* Records supplied
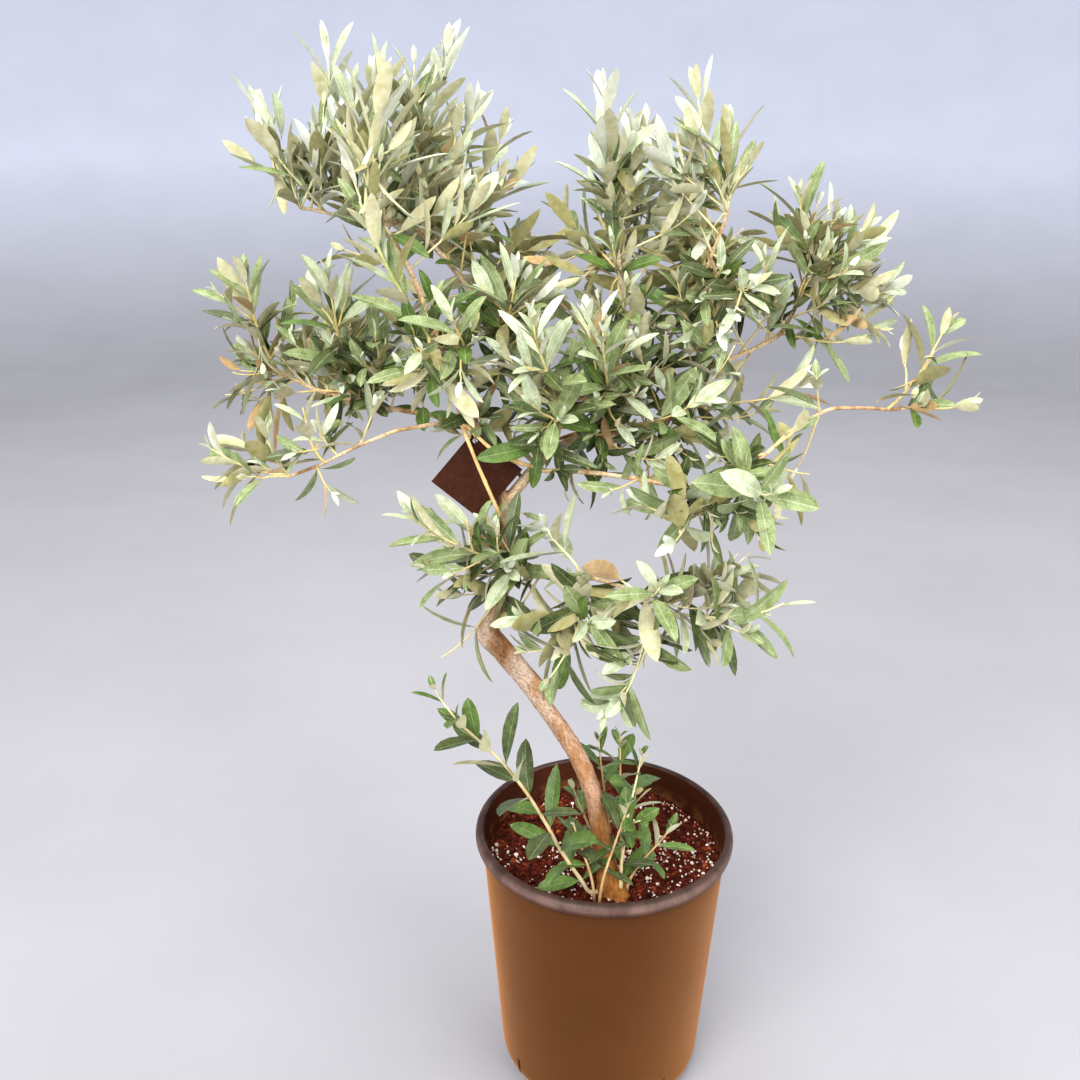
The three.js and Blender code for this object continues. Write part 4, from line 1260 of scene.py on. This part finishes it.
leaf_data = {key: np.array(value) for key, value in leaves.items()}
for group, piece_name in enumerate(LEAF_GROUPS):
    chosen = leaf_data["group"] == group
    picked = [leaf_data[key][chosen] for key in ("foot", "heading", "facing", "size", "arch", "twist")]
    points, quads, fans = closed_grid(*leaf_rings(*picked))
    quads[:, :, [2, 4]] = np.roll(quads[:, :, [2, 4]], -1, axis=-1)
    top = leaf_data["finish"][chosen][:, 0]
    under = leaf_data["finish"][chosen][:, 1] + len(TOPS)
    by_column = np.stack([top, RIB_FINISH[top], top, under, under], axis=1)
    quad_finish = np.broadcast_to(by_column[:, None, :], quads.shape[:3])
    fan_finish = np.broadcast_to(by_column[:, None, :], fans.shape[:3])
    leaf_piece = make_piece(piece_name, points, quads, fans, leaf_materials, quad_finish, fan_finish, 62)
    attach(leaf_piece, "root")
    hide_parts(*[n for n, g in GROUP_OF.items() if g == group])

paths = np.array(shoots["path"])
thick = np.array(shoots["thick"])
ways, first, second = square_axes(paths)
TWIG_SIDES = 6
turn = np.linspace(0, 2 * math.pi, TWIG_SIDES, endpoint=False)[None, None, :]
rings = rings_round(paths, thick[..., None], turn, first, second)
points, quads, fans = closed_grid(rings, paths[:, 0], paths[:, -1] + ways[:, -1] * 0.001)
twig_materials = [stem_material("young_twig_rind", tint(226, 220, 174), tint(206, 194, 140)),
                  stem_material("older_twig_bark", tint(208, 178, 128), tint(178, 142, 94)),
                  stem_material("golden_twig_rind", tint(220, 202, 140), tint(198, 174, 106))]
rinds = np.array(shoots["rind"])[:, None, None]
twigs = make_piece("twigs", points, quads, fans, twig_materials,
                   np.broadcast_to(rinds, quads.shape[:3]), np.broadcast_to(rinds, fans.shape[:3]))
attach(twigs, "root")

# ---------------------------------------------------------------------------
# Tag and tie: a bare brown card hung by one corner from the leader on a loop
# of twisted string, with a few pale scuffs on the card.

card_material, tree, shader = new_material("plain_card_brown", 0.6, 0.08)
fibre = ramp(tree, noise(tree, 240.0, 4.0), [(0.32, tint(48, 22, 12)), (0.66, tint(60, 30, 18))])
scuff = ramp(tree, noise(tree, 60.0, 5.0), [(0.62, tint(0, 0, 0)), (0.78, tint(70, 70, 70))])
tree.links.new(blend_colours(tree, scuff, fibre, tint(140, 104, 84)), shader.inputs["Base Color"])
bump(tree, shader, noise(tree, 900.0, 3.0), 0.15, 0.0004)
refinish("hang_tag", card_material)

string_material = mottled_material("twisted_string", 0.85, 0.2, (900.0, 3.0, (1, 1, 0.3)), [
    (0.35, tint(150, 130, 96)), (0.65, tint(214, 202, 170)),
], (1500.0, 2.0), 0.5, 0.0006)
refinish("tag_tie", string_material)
==
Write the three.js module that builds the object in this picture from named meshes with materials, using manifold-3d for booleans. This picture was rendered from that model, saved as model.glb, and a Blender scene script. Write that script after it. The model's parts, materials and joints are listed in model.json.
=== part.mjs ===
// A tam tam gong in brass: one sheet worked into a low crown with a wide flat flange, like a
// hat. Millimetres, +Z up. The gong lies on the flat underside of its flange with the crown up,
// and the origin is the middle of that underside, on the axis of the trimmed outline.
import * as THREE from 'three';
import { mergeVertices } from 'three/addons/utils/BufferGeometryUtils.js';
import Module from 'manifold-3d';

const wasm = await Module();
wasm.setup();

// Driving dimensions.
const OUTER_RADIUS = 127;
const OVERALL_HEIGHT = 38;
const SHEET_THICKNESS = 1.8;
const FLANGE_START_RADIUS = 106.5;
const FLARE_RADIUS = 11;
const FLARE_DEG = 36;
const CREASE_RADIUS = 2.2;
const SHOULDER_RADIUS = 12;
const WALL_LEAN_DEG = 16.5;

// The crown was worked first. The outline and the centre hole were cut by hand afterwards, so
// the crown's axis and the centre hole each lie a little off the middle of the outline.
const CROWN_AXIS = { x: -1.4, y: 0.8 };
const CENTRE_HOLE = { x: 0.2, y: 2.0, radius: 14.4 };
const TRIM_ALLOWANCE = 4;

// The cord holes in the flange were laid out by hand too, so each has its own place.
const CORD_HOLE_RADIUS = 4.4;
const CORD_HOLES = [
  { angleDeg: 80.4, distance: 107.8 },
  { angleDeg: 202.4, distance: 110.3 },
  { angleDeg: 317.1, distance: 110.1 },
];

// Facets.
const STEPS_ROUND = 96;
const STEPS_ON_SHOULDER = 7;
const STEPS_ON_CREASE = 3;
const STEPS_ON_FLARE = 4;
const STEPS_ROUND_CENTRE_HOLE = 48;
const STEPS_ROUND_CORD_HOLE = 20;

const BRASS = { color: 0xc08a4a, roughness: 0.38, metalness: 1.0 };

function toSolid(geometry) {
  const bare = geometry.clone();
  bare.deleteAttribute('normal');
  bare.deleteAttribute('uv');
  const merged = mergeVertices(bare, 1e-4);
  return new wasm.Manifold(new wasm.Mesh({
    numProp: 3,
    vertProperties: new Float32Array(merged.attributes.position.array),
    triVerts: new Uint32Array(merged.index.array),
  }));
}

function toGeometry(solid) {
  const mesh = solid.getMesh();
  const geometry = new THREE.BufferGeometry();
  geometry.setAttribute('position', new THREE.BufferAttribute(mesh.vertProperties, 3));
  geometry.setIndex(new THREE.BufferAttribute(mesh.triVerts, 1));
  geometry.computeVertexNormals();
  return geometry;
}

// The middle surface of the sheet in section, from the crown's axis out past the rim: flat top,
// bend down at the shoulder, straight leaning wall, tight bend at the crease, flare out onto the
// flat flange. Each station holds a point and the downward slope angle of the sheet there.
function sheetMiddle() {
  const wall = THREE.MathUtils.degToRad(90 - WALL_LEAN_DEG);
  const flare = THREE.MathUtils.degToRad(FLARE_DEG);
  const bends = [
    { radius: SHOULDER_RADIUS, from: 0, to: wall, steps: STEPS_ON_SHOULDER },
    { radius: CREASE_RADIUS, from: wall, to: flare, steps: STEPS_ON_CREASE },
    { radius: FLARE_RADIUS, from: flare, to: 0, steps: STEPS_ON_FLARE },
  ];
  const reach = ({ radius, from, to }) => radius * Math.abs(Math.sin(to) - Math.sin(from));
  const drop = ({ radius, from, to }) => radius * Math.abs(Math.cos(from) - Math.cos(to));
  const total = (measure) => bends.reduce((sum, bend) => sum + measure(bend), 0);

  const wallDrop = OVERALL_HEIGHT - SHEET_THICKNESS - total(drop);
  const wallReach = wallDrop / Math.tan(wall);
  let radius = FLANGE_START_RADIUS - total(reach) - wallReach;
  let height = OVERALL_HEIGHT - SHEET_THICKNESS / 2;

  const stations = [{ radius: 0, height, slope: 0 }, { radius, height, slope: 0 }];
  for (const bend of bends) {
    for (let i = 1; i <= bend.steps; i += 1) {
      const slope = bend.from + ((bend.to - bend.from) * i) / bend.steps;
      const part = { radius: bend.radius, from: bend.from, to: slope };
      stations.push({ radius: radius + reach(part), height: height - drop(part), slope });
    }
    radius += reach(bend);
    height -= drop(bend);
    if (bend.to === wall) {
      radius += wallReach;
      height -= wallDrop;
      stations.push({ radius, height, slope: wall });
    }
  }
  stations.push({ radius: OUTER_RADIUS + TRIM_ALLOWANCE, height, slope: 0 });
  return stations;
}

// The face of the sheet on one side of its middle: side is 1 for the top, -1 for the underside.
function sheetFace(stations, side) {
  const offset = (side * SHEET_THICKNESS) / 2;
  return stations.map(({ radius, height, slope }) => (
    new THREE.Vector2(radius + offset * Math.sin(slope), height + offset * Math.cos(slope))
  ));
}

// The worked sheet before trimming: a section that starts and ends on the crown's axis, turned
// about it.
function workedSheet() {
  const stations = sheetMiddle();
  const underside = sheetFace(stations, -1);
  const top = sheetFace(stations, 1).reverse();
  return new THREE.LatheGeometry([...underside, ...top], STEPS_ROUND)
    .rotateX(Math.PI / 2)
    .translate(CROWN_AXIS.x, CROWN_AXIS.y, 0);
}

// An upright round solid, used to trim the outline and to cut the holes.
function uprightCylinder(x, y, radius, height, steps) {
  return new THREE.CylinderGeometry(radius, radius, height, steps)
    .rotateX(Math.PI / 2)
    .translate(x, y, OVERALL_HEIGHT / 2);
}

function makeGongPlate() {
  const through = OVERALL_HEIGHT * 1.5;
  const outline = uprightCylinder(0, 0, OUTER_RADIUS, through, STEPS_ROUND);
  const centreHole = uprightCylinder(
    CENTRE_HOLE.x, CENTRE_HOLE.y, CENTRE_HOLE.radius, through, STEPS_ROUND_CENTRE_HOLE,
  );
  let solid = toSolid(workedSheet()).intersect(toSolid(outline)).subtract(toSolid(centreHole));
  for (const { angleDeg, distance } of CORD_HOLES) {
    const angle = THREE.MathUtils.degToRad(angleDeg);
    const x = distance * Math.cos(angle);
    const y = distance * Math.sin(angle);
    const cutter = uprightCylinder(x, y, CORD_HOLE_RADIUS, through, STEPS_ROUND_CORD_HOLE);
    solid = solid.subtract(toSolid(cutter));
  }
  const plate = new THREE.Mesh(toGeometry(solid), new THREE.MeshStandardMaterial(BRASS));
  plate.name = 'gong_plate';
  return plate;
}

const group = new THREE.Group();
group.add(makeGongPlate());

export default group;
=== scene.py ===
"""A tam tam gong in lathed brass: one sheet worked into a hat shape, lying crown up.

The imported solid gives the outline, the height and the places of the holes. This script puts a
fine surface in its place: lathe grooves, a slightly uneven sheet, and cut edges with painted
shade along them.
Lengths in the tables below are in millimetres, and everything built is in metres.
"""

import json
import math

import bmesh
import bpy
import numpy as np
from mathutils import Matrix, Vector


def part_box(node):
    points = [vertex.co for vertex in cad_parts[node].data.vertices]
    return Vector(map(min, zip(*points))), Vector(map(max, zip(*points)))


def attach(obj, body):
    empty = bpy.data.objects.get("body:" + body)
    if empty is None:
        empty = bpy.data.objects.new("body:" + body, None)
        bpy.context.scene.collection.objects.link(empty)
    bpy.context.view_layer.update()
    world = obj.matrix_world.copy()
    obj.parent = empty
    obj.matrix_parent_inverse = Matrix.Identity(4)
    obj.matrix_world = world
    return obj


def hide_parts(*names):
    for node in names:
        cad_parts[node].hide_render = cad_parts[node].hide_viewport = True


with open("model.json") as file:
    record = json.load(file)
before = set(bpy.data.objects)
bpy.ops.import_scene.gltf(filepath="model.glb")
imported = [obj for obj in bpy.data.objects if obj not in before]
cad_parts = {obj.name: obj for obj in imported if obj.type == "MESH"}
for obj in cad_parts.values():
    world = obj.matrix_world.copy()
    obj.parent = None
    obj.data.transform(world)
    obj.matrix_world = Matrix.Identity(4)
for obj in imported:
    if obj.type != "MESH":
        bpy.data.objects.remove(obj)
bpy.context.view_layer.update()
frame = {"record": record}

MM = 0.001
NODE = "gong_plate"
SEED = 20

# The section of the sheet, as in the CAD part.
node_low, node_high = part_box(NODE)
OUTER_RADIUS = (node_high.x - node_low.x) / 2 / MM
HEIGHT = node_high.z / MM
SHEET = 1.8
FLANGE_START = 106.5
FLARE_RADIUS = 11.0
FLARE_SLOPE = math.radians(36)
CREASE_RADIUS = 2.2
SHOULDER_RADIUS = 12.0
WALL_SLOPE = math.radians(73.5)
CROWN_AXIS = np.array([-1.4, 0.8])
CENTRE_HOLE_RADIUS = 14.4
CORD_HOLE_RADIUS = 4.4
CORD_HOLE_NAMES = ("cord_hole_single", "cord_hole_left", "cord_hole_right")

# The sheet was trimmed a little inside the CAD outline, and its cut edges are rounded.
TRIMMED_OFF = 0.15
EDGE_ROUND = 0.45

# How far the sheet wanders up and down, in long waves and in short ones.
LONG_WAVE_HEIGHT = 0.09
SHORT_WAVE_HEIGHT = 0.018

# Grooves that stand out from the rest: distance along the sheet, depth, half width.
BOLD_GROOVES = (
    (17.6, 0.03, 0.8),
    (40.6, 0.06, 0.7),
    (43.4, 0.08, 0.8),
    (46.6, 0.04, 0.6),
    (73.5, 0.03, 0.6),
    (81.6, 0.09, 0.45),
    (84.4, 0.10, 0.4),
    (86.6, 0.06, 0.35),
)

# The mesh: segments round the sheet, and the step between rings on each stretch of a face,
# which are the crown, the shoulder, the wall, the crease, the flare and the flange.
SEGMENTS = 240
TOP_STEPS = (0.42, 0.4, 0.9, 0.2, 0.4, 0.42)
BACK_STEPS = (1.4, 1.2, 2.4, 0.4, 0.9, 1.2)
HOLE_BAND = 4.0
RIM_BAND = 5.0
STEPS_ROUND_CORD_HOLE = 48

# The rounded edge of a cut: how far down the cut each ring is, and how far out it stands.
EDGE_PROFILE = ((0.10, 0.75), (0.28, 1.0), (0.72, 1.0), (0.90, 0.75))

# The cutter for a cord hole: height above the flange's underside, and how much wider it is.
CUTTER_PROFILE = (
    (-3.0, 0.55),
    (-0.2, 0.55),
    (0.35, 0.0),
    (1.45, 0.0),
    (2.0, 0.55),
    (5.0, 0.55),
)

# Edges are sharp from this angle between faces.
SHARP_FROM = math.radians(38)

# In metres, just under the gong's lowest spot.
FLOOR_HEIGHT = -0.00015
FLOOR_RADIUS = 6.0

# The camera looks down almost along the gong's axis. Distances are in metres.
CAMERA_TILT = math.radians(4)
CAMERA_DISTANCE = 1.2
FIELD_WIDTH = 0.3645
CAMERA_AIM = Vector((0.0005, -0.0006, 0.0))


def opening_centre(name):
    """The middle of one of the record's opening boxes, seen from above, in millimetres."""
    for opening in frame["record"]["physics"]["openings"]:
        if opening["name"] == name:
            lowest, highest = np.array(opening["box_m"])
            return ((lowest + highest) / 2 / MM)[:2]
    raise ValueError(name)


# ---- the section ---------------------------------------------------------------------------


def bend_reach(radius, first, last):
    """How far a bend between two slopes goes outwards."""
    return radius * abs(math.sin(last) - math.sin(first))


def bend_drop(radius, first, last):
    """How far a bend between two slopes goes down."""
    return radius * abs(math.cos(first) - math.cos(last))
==
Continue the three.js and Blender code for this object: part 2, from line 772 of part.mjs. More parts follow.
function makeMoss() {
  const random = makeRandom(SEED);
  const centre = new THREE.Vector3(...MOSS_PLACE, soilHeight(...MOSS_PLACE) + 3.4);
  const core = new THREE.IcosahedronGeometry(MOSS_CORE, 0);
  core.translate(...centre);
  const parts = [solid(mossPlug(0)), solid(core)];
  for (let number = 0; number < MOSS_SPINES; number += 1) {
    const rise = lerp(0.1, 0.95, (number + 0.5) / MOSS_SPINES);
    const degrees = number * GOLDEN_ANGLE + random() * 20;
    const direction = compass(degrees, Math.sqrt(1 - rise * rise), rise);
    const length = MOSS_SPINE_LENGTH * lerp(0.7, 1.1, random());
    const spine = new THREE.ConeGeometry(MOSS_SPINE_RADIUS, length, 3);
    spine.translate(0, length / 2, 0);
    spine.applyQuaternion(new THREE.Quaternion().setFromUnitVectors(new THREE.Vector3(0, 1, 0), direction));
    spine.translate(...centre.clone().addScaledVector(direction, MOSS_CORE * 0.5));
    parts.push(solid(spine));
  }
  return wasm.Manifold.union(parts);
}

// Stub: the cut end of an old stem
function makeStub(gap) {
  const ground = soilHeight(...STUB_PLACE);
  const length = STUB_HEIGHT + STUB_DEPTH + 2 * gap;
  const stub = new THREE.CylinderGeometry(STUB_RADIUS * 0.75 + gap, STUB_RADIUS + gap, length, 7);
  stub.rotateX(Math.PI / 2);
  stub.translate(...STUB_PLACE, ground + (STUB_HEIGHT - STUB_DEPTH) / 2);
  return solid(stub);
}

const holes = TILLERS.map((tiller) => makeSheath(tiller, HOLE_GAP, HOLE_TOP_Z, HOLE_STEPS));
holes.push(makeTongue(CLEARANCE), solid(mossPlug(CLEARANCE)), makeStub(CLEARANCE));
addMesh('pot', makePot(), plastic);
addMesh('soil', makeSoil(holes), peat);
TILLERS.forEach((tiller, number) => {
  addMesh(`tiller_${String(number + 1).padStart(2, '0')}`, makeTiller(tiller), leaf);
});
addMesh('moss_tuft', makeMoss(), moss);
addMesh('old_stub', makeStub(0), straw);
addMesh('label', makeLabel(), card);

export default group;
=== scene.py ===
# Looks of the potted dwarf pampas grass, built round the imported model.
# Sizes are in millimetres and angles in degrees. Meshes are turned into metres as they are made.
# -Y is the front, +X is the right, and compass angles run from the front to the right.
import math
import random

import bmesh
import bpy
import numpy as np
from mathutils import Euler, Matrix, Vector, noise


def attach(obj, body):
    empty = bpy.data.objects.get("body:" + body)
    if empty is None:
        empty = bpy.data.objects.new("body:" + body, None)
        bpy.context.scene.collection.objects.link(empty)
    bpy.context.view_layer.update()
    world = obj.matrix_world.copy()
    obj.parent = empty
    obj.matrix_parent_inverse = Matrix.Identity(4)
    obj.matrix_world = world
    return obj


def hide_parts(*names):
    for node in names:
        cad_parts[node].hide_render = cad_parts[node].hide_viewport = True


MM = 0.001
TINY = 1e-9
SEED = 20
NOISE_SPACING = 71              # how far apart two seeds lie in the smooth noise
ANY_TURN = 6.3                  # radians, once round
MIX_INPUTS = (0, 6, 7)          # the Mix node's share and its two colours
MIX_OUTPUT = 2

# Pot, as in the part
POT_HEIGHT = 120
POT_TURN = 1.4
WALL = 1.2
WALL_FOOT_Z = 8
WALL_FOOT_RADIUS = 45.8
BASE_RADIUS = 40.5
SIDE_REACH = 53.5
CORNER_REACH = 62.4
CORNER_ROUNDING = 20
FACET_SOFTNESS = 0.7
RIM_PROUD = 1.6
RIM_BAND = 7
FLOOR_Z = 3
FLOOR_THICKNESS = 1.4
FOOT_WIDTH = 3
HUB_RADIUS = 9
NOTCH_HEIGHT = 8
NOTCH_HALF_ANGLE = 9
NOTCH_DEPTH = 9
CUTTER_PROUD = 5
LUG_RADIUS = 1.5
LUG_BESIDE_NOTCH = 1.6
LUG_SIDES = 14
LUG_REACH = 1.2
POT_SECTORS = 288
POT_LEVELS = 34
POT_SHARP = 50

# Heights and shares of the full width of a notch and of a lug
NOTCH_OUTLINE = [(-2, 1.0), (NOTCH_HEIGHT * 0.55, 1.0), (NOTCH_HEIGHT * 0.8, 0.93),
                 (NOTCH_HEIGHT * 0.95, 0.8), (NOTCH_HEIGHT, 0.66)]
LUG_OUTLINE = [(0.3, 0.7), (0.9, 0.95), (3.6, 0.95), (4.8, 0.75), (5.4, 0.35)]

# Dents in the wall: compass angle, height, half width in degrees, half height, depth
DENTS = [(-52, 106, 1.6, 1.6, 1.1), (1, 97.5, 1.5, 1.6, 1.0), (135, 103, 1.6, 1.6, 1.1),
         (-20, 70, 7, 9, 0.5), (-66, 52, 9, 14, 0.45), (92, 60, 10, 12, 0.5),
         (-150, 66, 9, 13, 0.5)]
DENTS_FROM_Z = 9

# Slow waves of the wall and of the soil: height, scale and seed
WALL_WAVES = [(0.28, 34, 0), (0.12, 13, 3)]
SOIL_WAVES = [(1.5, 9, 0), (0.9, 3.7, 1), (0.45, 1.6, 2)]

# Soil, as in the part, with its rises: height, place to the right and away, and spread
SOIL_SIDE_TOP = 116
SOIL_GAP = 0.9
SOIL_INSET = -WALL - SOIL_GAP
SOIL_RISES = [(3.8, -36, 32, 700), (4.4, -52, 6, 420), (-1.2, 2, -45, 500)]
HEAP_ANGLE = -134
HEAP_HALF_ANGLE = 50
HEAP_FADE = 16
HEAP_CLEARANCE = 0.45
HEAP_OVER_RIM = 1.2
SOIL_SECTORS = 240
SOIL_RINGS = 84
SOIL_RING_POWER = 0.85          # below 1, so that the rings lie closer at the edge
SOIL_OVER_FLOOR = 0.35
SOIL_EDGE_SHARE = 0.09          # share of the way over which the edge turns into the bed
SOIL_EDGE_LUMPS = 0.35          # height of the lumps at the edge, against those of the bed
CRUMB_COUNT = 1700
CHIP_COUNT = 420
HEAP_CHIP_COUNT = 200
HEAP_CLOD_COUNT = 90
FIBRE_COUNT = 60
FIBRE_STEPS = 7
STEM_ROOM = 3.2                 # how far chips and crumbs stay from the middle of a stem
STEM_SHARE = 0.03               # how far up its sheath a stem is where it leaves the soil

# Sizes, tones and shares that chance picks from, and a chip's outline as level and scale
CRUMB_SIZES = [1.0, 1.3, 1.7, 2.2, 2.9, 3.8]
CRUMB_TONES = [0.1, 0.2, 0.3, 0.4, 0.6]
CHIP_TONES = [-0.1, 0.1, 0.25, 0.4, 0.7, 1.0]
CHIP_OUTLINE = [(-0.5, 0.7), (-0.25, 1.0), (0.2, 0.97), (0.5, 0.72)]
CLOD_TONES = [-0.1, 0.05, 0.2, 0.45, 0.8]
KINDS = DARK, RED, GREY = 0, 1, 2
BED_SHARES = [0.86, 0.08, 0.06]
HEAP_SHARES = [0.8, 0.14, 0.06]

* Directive
Above are the lines; repeat exactly the ones from the line containing "const y = distance * Math.sin(angle);" down to the line containing "before = set(bpy.data.objects)", both inclusive.

* Problem solution
    const y = distance * Math.sin(angle);
    const cutter = uprightCylinder(x, y, CORD_HOLE_RADIUS, through, STEPS_ROUND_CORD_HOLE);
    solid = solid.subtract(toSolid(cutter));
  }
  const plate = new THREE.Mesh(toGeometry(solid), new THREE.MeshStandardMaterial(BRASS));
  plate.name = 'gong_plate';
  return plate;
}

const group = new THREE.Group();
group.add(makeGongPlate());

export default group;
=== scene.py ===
"""A tam tam gong in lathed brass: one sheet worked into a hat shape, lying crown up.

The imported solid gives the outline, the height and the places of the holes. This script puts a
fine surface in its place: lathe grooves, a slightly uneven sheet, and cut edges with painted
shade along them.
Lengths in the tables below are in millimetres, and everything built is in metres.
"""

import json
import math

import bmesh
import bpy
import numpy as np
from mathutils import Matrix, Vector


def part_box(node):
    points = [vertex.co for vertex in cad_parts[node].data.vertices]
    return Vector(map(min, zip(*points))), Vector(map(max, zip(*points)))


def attach(obj, body):
    empty = bpy.data.objects.get("body:" + body)
    if empty is None:
        empty = bpy.data.objects.new("body:" + body, None)
        bpy.context.scene.collection.objects.link(empty)
    bpy.context.view_layer.update()
    world = obj.matrix_world.copy()
    obj.parent = empty
    obj.matrix_parent_inverse = Matrix.Identity(4)
    obj.matrix_world = world
    return obj


def hide_parts(*names):
    for node in names:
        cad_parts[node].hide_render = cad_parts[node].hide_viewport = True


with open("model.json") as file:
    record = json.load(file)
before = set(bpy.data.objects)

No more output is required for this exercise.